§ **WHAT TO DO**:
Print each line of the listing once more, precisely as given.

+ + + +

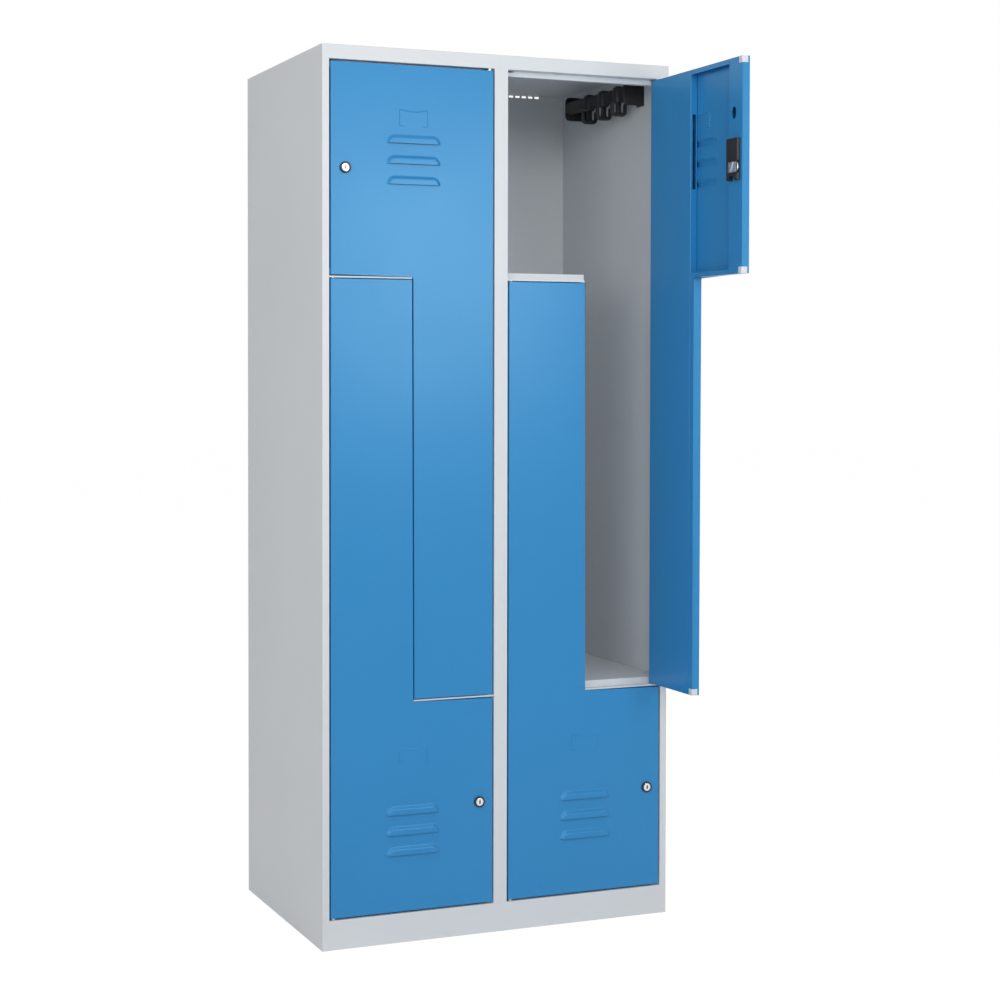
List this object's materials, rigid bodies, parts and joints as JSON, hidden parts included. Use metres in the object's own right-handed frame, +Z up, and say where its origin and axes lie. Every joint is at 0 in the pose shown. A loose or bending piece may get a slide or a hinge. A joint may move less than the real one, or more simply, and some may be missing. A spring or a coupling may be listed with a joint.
{
  "type": "z locker",
  "caption": "Tall steel locker with interlocking L-shaped doors that lock, one standing open, over stacked wardrobe compartments with coat hooks.",
  "frame": {"origin": "on the ground, under the middle of the whole locker as stored, its open door included", "axes": "+Z up along the height; -Y is the front with the doors; +X to the right seen from the front"},
  "size_m": [0.8, 0.85, 1.85],
  "materials": {
    "grey_paint": "satin",
    "blue_paint": "satin",
    "black_plastic": "satin",
    "bright_steel": "polished"
  },
  "bodies": {
    "carcass": {"left_side_panel": "grey_paint", "right_side_panel": "grey_paint", "centre_stile": "grey_paint", "centre_partition": "grey_paint", "roof_panel": "grey_paint", "base_panel": "grey_paint", "back_panel": "grey_paint", "left_top_stop": "grey_paint", "left_upper_shelf": "grey_paint", "left_lower_shelf": "grey_paint", "left_divider": "grey_paint", "left_upper_coat_rail": "black_plastic", "left_lower_coat_rail": "black_plastic", "left_front_foot": "black_plastic", "left_back_foot": "black_plastic", "right_top_stop": "grey_paint", "right_upper_shelf": "grey_paint", "right_lower_shelf": "grey_paint", "right_divider": "grey_paint", "right_upper_coat_rail": "black_plastic", "right_lower_coat_rail": "black_plastic", "right_front_foot": "black_plastic", "right_back_foot": "black_plastic"},
    "left_lower_door": {"left_lower_door_head_pan": "blue_paint", "left_lower_door_leg_pan": "blue_paint", "left_lower_door_hinge_stiffener": "blue_paint", "left_lower_door_lock_stiffener": "blue_paint", "left_lower_door_lock_case": "black_plastic", "left_lower_door_lower_hinge_pin": "bright_steel", "left_lower_door_upper_hinge_pin": "bright_steel"},
    "left_lower_door_barrel": {"left_lower_door_lock_barrel": "bright_steel"},
    "left_lower_door_bolt": {"left_lower_door_lock_bolt": "bright_steel"},
    "left_upper_door": {"left_upper_door_head_pan": "blue_paint", "left_upper_door_leg_pan": "blue_paint", "left_upper_door_hinge_stiffener": "blue_paint", "left_upper_door_lock_stiffener": "blue_paint", "left_upper_door_lock_case": "black_plastic", "left_upper_door_lower_hinge_pin": "bright_steel", "left_upper_door_upper_hinge_pin": "bright_steel"},
    "left_upper_door_barrel": {"left_upper_door_lock_barrel": "bright_steel"},
    "left_upper_door_bolt": {"left_upper_door_lock_bolt": "bright_steel"},
    "right_lower_door": {"right_lower_door_head_pan": "blue_paint", "right_lower_door_leg_pan": "blue_paint", "right_lower_door_hinge_stiffener": "blue_paint", "right_lower_door_lock_stiffener": "blue_paint", "right_lower_door_lock_case": "black_plastic", "right_lower_door_lower_hinge_pin": "bright_steel", "right_lower_door_upper_hinge_pin": "bright_steel"},
    "right_lower_door_barrel": {"right_lower_door_lock_barrel": "bright_steel"},
    "right_lower_door_bolt": {"right_lower_door_lock_bolt": "bright_steel"},
    "right_upper_door": {"right_upper_door_head_pan": "blue_paint", "right_upper_door_leg_pan": "blue_paint", "right_upper_door_hinge_stiffener": "blue_paint", "right_upper_door_lock_stiffener": "blue_paint", "right_upper_door_lock_case": "black_plastic", "right_upper_door_lower_hinge_pin": "bright_steel", "right_upper_door_upper_hinge_pin": "bright_steel"},
    "right_upper_door_barrel": {"right_upper_door_lock_barrel": "bright_steel"},
    "right_upper_door_bolt": {"right_upper_door_lock_bolt": "bright_steel"}
  },
  "joints": [
    {"name": "left_lower_door_hinge", "type": "hinge", "parent": "carcass", "child": "left_lower_door", "pos_m": [-0.375, -0.0685, 0.067], "axis": [0, 0, -1], "range_deg": [0, 110]},
    {"name": "left_lower_door_key_turn", "type": "hinge", "parent": "left_lower_door", "child": "left_lower_door_barrel", "pos_m": [-0.0495, -0.0685, 0.282], "axis": [0, 1, 0], "range_deg": [0, 90]},
    {"name": "left_lower_door_bolt_slide", "type": "slide", "parent": "left_lower_door", "child": "left_lower_door_bolt", "axis": [1, 0, 0], "range_m": [0, 0.014]},
    {"name": "left_upper_door_hinge", "type": "hinge", "parent": "carcass", "child": "left_upper_door", "pos_m": [-0.025, -0.0685, 0.507], "axis": [0, 0, 1], "range_deg": [0, 95]},
    {"name": "left_upper_door_key_turn", "type": "hinge", "parent": "left_upper_door", "child": "left_upper_door_barrel", "pos_m": [-0.3505, -0.0685, 1.6015], "axis": [0, 1, 0], "range_deg": [0, 90]},
    {"name": "left_upper_door_bolt_slide", "type": "slide", "parent": "left_upper_door", "child": "left_upper_door_bolt", "axis": [-1, 0, 0], "range_m": [0, 0.014]},
    {"name": "right_lower_door_hinge", "type": "hinge", "parent": "carcass", "child": "right_lower_door", "pos_m": [0.025, -0.0685, 0.067], "axis": [0, 0, -1], "range_deg": [0, 95]},
    {"name": "right_lower_door_key_turn", "type": "hinge", "parent": "right_lower_door", "child": "right_lower_door_barrel", "pos_m": [0.3505, -0.0685, 0.282], "axis": [0, 1, 0], "range_deg": [0, 90]},
    {"name": "right_lower_door_bolt_slide", "type": "slide", "parent": "right_lower_door", "child": "right_lower_door_bolt", "axis": [1, 0, 0], "range_m": [0, 0.014]},
    {"name": "right_upper_door_hinge", "type": "hinge", "parent": "carcass", "child": "right_upper_door", "pos_m": [0.375, -0.0685, 0.507], "axis": [0, 0, 1], "range_deg": [-90, 20]},
    {"name": "right_upper_door_key_turn", "type": "hinge", "parent": "right_upper_door", "child": "right_upper_door_barrel", "pos_m": [0.375, -0.394, 1.6015], "axis": [-1, 0, 0], "range_deg": [0, 90]},
    {"name": "right_upper_door_bolt_slide", "type": "slide", "parent": "right_upper_door", "child": "right_upper_door_bolt", "axis": [0, -1, 0], "range_m": [0, 0.014]}
  ],
  "couplings": [
    {"joint": "left_lower_door_bolt_slide", "follows": "left_lower_door_key_turn", "m_per_rad": 0.0089},
    {"joint": "left_upper_door_bolt_slide", "follows": "left_upper_door_key_turn", "m_per_rad": 0.0089},
    {"joint": "right_lower_door_bolt_slide", "follows": "right_lower_door_key_turn", "m_per_rad": 0.0089},
    {"joint": "right_upper_door_bolt_slide", "follows": "right_upper_door_key_turn", "m_per_rad": 0.0089}
  ]
}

+ + + +

§ **EXERCISE OUTPUT**:
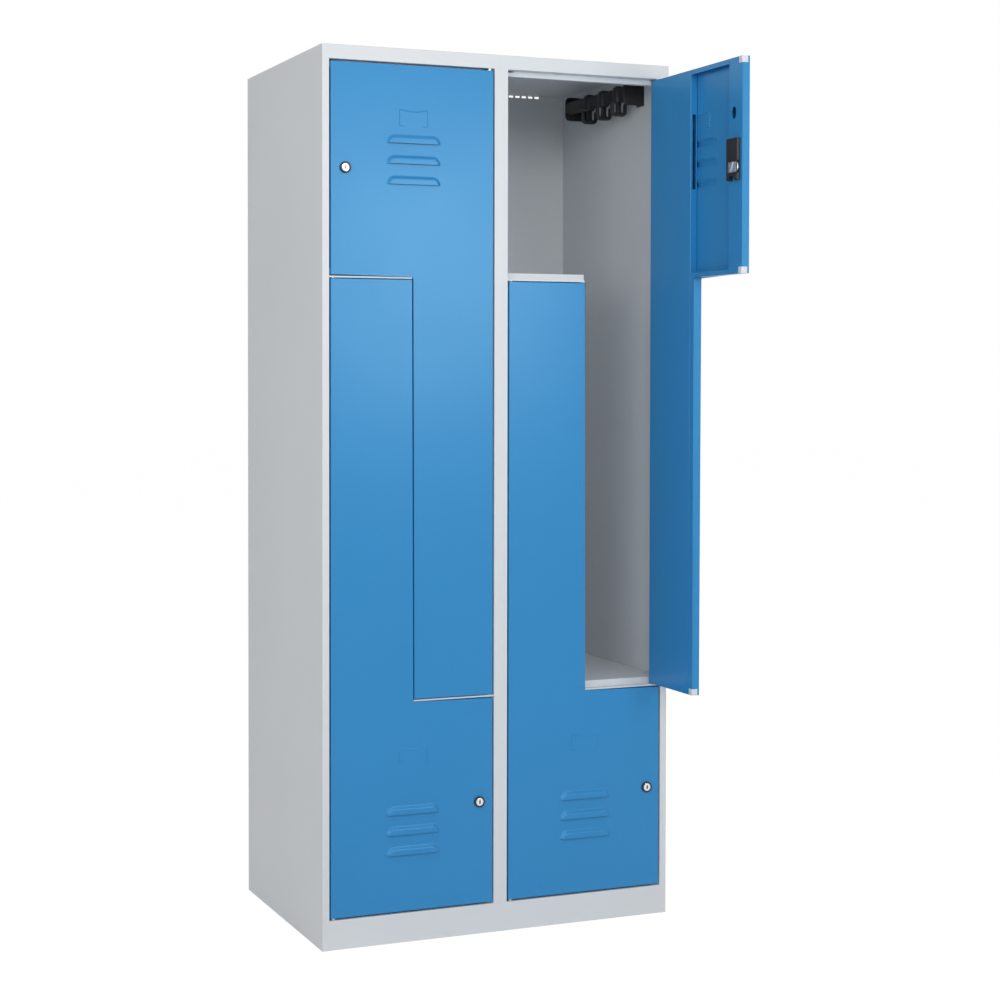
List this object's materials, rigid bodies, parts and joints as JSON, hidden parts included. Use metres in the object's own right-handed frame, +Z up, and say where its origin and axes lie. Every joint is at 0 in the pose shown. A loose or bending piece may get a slide or a hinge. A joint may move less than the real one, or more simply, and some may be missing. A spring or a coupling may be listed with a joint.
{
  "type": "z locker",
  "caption": "Tall steel locker with interlocking L-shaped doors that lock, one standing open, over stacked wardrobe compartments with coat hooks.",
  "frame": {"origin": "on the ground, under the middle of the whole locker as stored, its open door included", "axes": "+Z up along the height; -Y is the front with the doors; +X to the right seen from the front"},
  "size_m": [0.8, 0.85, 1.85],
  "materials": {
    "grey_paint": "satin",
    "blue_paint": "satin",
    "black_plastic": "satin",
    "bright_steel": "polished"
  },
  "bodies": {
    "carcass": {"left_side_panel": "grey_paint", "right_side_panel": "grey_paint", "centre_stile": "grey_paint", "centre_partition": "grey_paint", "roof_panel": "grey_paint", "base_panel": "grey_paint", "back_panel": "grey_paint", "left_top_stop": "grey_paint", "left_upper_shelf": "grey_paint", "left_lower_shelf": "grey_paint", "left_divider": "grey_paint", "left_upper_coat_rail": "black_plastic", "left_lower_coat_rail": "black_plastic", "left_front_foot": "black_plastic", "left_back_foot": "black_plastic", "right_top_stop": "grey_paint", "right_upper_shelf": "grey_paint", "right_lower_shelf": "grey_paint", "right_divider": "grey_paint", "right_upper_coat_rail": "black_plastic", "right_lower_coat_rail": "black_plastic", "right_front_foot": "black_plastic", "right_back_foot": "black_plastic"},
    "left_lower_door": {"left_lower_door_head_pan": "blue_paint", "left_lower_door_leg_pan": "blue_paint", "left_lower_door_hinge_stiffener": "blue_paint", "left_lower_door_lock_stiffener": "blue_paint", "left_lower_door_lock_case": "black_plastic", "left_lower_door_lower_hinge_pin": "bright_steel", "left_lower_door_upper_hinge_pin": "bright_steel"},
    "left_lower_door_barrel": {"left_lower_door_lock_barrel": "bright_steel"},
    "left_lower_door_bolt": {"left_lower_door_lock_bolt": "bright_steel"},
    "left_upper_door": {"left_upper_door_head_pan": "blue_paint", "left_upper_door_leg_pan": "blue_paint", "left_upper_door_hinge_stiffener": "blue_paint", "left_upper_door_lock_stiffener": "blue_paint", "left_upper_door_lock_case": "black_plastic", "left_upper_door_lower_hinge_pin": "bright_steel", "left_upper_door_upper_hinge_pin": "bright_steel"},
    "left_upper_door_barrel": {"left_upper_door_lock_barrel": "bright_steel"},
    "left_upper_door_bolt": {"left_upper_door_lock_bolt": "bright_steel"},
    "right_lower_door": {"right_lower_door_head_pan": "blue_paint", "right_lower_door_leg_pan": "blue_paint", "right_lower_door_hinge_stiffener": "blue_paint", "right_lower_door_lock_stiffener": "blue_paint", "right_lower_door_lock_case": "black_plastic", "right_lower_door_lower_hinge_pin": "bright_steel", "right_lower_door_upper_hinge_pin": "bright_steel"},
    "right_lower_door_barrel": {"right_lower_door_lock_barrel": "bright_steel"},
    "right_lower_door_bolt": {"right_lower_door_lock_bolt": "bright_steel"},
    "right_upper_door": {"right_upper_door_head_pan": "blue_paint", "right_upper_door_leg_pan": "blue_paint", "right_upper_door_hinge_stiffener": "blue_paint", "right_upper_door_lock_stiffener": "blue_paint", "right_upper_door_lock_case": "black_plastic", "right_upper_door_lower_hinge_pin": "bright_steel", "right_upper_door_upper_hinge_pin": "bright_steel"},
    "right_upper_door_barrel": {"right_upper_door_lock_barrel": "bright_steel"},
    "right_upper_door_bolt": {"right_upper_door_lock_bolt": "bright_steel"}
  },
  "joints": [
    {"name": "left_lower_door_hinge", "type": "hinge", "parent": "carcass", "child": "left_lower_door", "pos_m": [-0.375, -0.0685, 0.067], "axis": [0, 0, -1], "range_deg": [0, 110]},
    {"name": "left_lower_door_key_turn", "type": "hinge", "parent": "left_lower_door", "child": "left_lower_door_barrel", "pos_m": [-0.0495, -0.0685, 0.282], "axis": [0, 1, 0], "range_deg": [0, 90]},
    {"name": "left_lower_door_bolt_slide", "type": "slide", "parent": "left_lower_door", "child": "left_lower_door_bolt", "axis": [1, 0, 0], "range_m": [0, 0.014]},
    {"name": "left_upper_door_hinge", "type": "hinge", "parent": "carcass", "child": "left_upper_door", "pos_m": [-0.025, -0.0685, 0.507], "axis": [0, 0, 1], "range_deg": [0, 95]},
    {"name": "left_upper_door_key_turn", "type": "hinge", "parent": "left_upper_door", "child": "left_upper_door_barrel", "pos_m": [-0.3505, -0.0685, 1.6015], "axis": [0, 1, 0], "range_deg": [0, 90]},
    {"name": "left_upper_door_bolt_slide", "type": "slide", "parent": "left_upper_door", "child": "left_upper_door_bolt", "axis": [-1, 0, 0], "range_m": [0, 0.014]},
    {"name": "right_lower_door_hinge", "type": "hinge", "parent": "carcass", "child": "right_lower_door", "pos_m": [0.025, -0.0685, 0.067], "axis": [0, 0, -1], "range_deg": [0, 95]},
    {"name": "right_lower_door_key_turn", "type": "hinge", "parent": "right_lower_door", "child": "right_lower_door_barrel", "pos_m": [0.3505, -0.0685, 0.282], "axis": [0, 1, 0], "range_deg": [0, 90]},
    {"name": "right_lower_door_bolt_slide", "type": "slide", "parent": "right_lower_door", "child": "right_lower_door_bolt", "axis": [1, 0, 0], "range_m": [0, 0.014]},
    {"name": "right_upper_door_hinge", "type": "hinge", "parent": "carcass", "child": "right_upper_door", "pos_m": [0.375, -0.0685, 0.507], "axis": [0, 0, 1], "range_deg": [-90, 20]},
    {"name": "right_upper_door_key_turn", "type": "hinge", "parent": "right_upper_door", "child": "right_upper_door_barrel", "pos_m": [0.375, -0.394, 1.6015], "axis": [-1, 0, 0], "range_deg": [0, 90]},
    {"name": "right_upper_door_bolt_slide", "type": "slide", "parent": "right_upper_door", "child": "right_upper_door_bolt", "axis": [0, -1, 0], "range_m": [0, 0.014]}
  ],
  "couplings": [
    {"joint": "left_lower_door_bolt_slide", "follows": "left_lower_door_key_turn", "m_per_rad": 0.0089},
    {"joint": "left_upper_door_bolt_slide", "follows": "left_upper_door_key_turn", "m_per_rad": 0.0089},
    {"joint": "right_lower_door_bolt_slide", "follows": "right_lower_door_key_turn", "m_per_rad": 0.0089},
    {"joint": "right_upper_door_bolt_slide", "follows": "right_upper_door_key_turn", "m_per_rad": 0.0089}
  ]
}